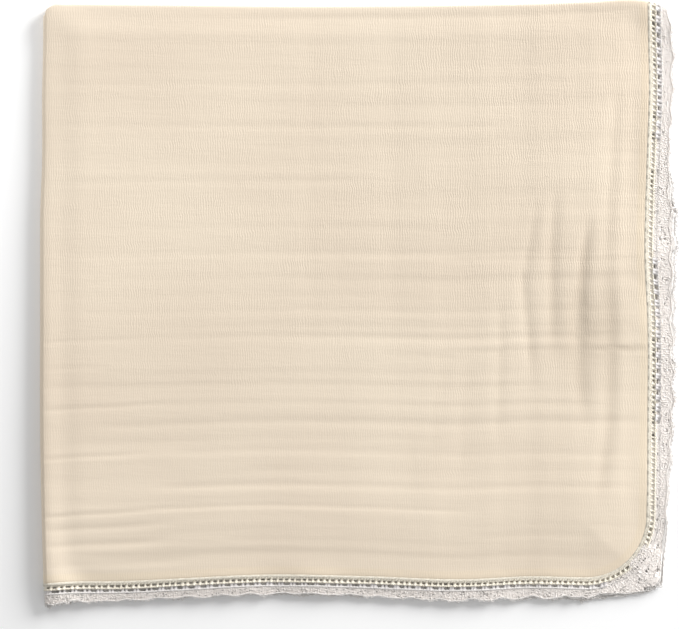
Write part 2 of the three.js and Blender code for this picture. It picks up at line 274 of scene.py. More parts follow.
def outward(rows, across, along, at, share, into_lace):
    """How far out a station moves: with the fold at share 0, with its layer's outline at 1, then the lace."""
    edge = of_layer(rows, across, along, at)
    lace = curve(rows, LACE, at) - curve(rows, TOP, at)
    return lerp(-curve(rows, FOLD, at), edge, share) + lace * into_lace


def fold_corner_cut(right, down):
    """How far the corner between the two folds is rounded off."""
    from_tip = np.clip(right + (STACK_HEIGHT - PAIR_HEIGHT) / 2, 0, FOLD_CORNER_RADIUS)
    rise = np.sqrt(FOLD_CORNER_RADIUS**2 - (FOLD_CORNER_RADIUS - from_tip) ** 2)
    return (FOLD_CORNER_RADIUS - rise) * FOLD_CORNER_DEPTH * np.exp(-np.maximum(down, 0) / FOLD_CORNER_FADE)


def dips(creases, off_axis, at):
    """The depth of all creases of a table, each fading in and out over its ends."""
    total = np.zeros_like(at)
    for first, last, start, end, depth, half_width in creases:
        middle = lerp(first, last, np.clip((at - start) / (end - start), 0, 1))
        fade = smoothstep(at, start - 25, start + 20) * (1 - smoothstep(at, end - 30, end + 25))
        total += depth * fade * np.exp(-(((off_axis - middle) / half_width) ** 2))
    return total


def ripples(right, down):
    """The soft ripples between the creases, uneven along their length."""
    total = np.zeros_like(right)
    for length, height, drift, phase in RIPPLES_LEVEL:
        bend = 0.6 * np.sin(right / drift + phase * 2) + 0.35 * np.sin(right / drift * 2.7 + phase)
        strength = 0.65 + 0.35 * np.sin(right / drift * 1.7 + down / 90 + phase)
        total += height * strength * np.sin(math.tau * down / length + bend + phase)
    for length, height, drift, phase in RIPPLES_UPRIGHT:
        bend = 0.8 * np.sin(down / drift + phase)
        total += height * smoothstep(right, 150, 480) * np.sin(math.tau * right / length + bend + phase)
    return total


def swell_share(right, down, at_right, at_down, reach_right, reach_down):
    """1 in the middle of a broad hollow or swell, fading out round it."""
    return np.exp(-(((right - at_right) / reach_right) ** 2) - ((down - at_down) / reach_down) ** 2)


def inside_loose_edges(right, down, from_right, from_down):
    """1 on the cloth, and 0 at its two loose edges, fading over a stretch inside each."""
    inside_right = 1 - smoothstep(right, CLOTH_RIGHT - from_right, CLOTH_RIGHT)
    return inside_right * (1 - smoothstep(down, CLOTH_DOWN - from_down, CLOTH_DOWN))


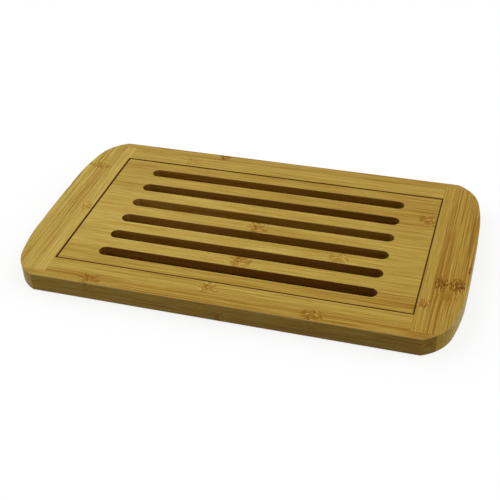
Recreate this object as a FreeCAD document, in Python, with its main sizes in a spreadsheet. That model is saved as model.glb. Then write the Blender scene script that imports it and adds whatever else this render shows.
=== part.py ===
import FreeCAD, Part
import math
import os
import Sketcher

# Bread board of glued bamboo staves: a two-ply frame with bowed ends, a thin floor let into its
# underside to hold the crumbs, and a slatted insert that drops onto a ledge inside the frame.
# Millimetres. X runs along the board, Y from front to back, Z up. The origin is the bottom centre.

doc = FreeCAD.newDocument("BreadBoard")
vector = FreeCAD.Vector
same = 1e-6

# Driving dimensions: alias, value, meaning.
size_rows = (
    ("board_length", 400.0, "over the crowns of the two ends"),
    ("board_width", 230.0, "between the straight front and back edges"),
    ("top_ply", 9.0, "thickness of the frame's top ply and of the insert"),
    ("bottom_ply", 9.0, "thickness of the frame's bottom ply"),
    ("crown_radius", 2500.0, "plan radius of the nearly straight middle of an end"),
    ("shoulder_radius", 200.0, "plan radius between the crown and the corner"),
    ("shoulder_rise", 70.0, "from the long edge back to where the shoulder leaves the crown"),
    ("corner_rise", 27.0, "from the long edge back to where the corner leaves the shoulder"),
    ("corner_run", 28.0, "from the crown in to where the long edge turns straight"),
    ("end_width", 39.0, "top ply of an end piece, from the crown to the recess"),
    ("rail_width", 28.0, "top ply of a rail, from the long edge to the recess"),
    ("lip", 7.4, "rail's lip that runs on past the end piece to the corner"),
    ("ledge", 7.0, "bottom ply that stands in under the insert"),
    ("front_top_seam", 13.0, "outer stave of the front rail's top ply"),
    ("back_top_seam", 10.8, "outer stave of the back rail's top ply"),
    ("front_bottom_seam", 21.0, "outer stave of the front rail's bottom ply"),
    ("back_bottom_seam", 18.0, "outer stave of the back rail's bottom ply"),
    ("left_top_seam", 10.8, "inner stave of the left end's top ply"),
    ("right_top_seam", 10.5, "inner stave of the right end's top ply"),
    ("left_bottom_seam", 22.0, "inner stave of the left end's bottom ply"),
    ("right_bottom_seam", 19.0, "inner stave of the right end's bottom ply"),
    ("floor_thickness", 4.0, "crumb tray floor, flush with the underside"),
    ("floor_rebate", 5.0, "rebate in the bottom ply that takes the floor's edge"),
    ("floor_play", 0.4, "floor smaller than its rebate, over both sides"),
    ("play_length", 2.0, "insert shorter than the recess, over both ends"),
    ("play_width", 2.0, "insert narrower than the recess, over both sides"),
    ("shift_right", 0.4, "insert lies this much right of the recess's centre"),
    ("shift_front", 0.2, "insert lies this much in front of the recess's centre"),
    ("slot_width", 12.0, "slot in the insert, with half-round ends"),
    ("slot_end_margin", 33.0, "from a slot's end to the end of the insert"),
    ("slot_side_margin", 13.0, "from the outermost slot to the insert's long edge"),
    ("seam_1", 2.1, "first stave seam behind the centre line of the first slot"),
    ("seam_2", 4.5, "second seam behind the centre line of the second slot"),
    ("seam_3", 4.0, "third seam behind the centre line of the third slot"),
    ("seam_4", -0.9, "fourth seam behind the centre line of the fourth slot"),
    ("seam_5", -2.8, "fifth seam behind the centre line of the fifth slot"),
    ("seam_6", -4.5, "sixth seam behind the centre line of the sixth slot"),
    ("edge_round", 1.0, "rounding of the board's outer top and bottom edges"),
    ("recess_round", 0.4, "rounding of the recess's top edge"),
    ("insert_round", 0.5, "rounding of the insert's and the slots' top edges"),
)
sheet = doc.addObject("Spreadsheet::Sheet", "Sizes")
size = {}
for row, (name, value, meaning) in enumerate(size_rows, start=1):
    sheet.set(f"A{row}", name)
    sheet.set(f"B{row}", str(value))
    sheet.set(f"C{row}", meaning)
    sheet.setAlias(f"B{row}", name)
    size[name] = value
doc.recompute()
seam_count = sum(name.startswith("seam_") for name in size)

# Sizes that follow from the driving ones, as expressions of the sheet.
half_length = "Sizes.board_length / 2"
half_width = "Sizes.board_width / 2"
recess_length = "(Sizes.board_length - 2 * Sizes.end_width)"
recess_width = "(Sizes.board_width - 2 * Sizes.rail_width)"
tray_length = f"({recess_length} - 2 * Sizes.ledge)"
tray_width = f"({recess_width} - 2 * Sizes.ledge)"
rebate_length = f"({tray_length} + 2 * Sizes.floor_rebate)"
rebate_width = f"({tray_width} + 2 * Sizes.floor_rebate)"
insert_length = f"({recess_length} - Sizes.play_length)"
insert_width = f"({recess_width} - Sizes.play_width)"
slot_run = f"({insert_length} - 2 * Sizes.slot_end_margin - Sizes.slot_width)"
row_span = f"({insert_width} - 2 * Sizes.slot_side_margin - Sizes.slot_width)"
slot_pitch = f"({row_span} / {seam_count - 1})"
ledge_level = "Sizes.bottom_ply"
board_height = "(Sizes.bottom_ply + Sizes.top_ply)"


def amount(expression):
    # Value of an expression of the sheet, for a sketch's first guess and for finding edges.
    return float(sheet.evalExpression(expression))


def new_body(name):
    return doc.addObject("PartDesign::Body", name)


def new_sketch(body, name, level):
    # A sketch on the body's own XY plane, raised to a level.
    plane = next(item for item in body.Origin.OriginFeatures if item.Role == "XY_Plane")
    sketch = body.newObject("Sketcher::SketchObject", name)
    sketch.AttachmentSupport = [(plane, "")]
    sketch.MapMode = "FlatFace"
    sketch.setExpression("AttachmentOffset.Base.z", level)
    return sketch


def bind(sketch, name, constraint, expression):
    # Adds a dimension that follows the sheet.
    index = sketch.addConstraint(constraint)
    sketch.renameConstraint(index, name)
    sketch.setExpression(f"Constraints.{name}", expression)


def above(sketch, name, geometry, point, expression):
    # Height of a point over the X axis, or under it where the expression starts with a minus.
    below = expression.startswith("-")
    expression = expression.lstrip("-")
    ends = (geometry, point, -1, 1) if below else (-1, 1, geometry, point)
    bind(sketch, name, Sketcher.Constraint("DistanceY", *ends, amount(expression)), expression)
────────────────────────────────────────
From the line with "Recreate this object" through the line with "import Sketcher", repeat every line exactly, both ends included, and nothing outside that range.

Recreate this object as a FreeCAD document, in Python, with its main sizes in a spreadsheet. That model is saved as model.glb. Then write the Blender scene script that imports it and adds whatever else this render shows.
=== part.py ===
import FreeCAD, Part
import math
import os
import Sketcher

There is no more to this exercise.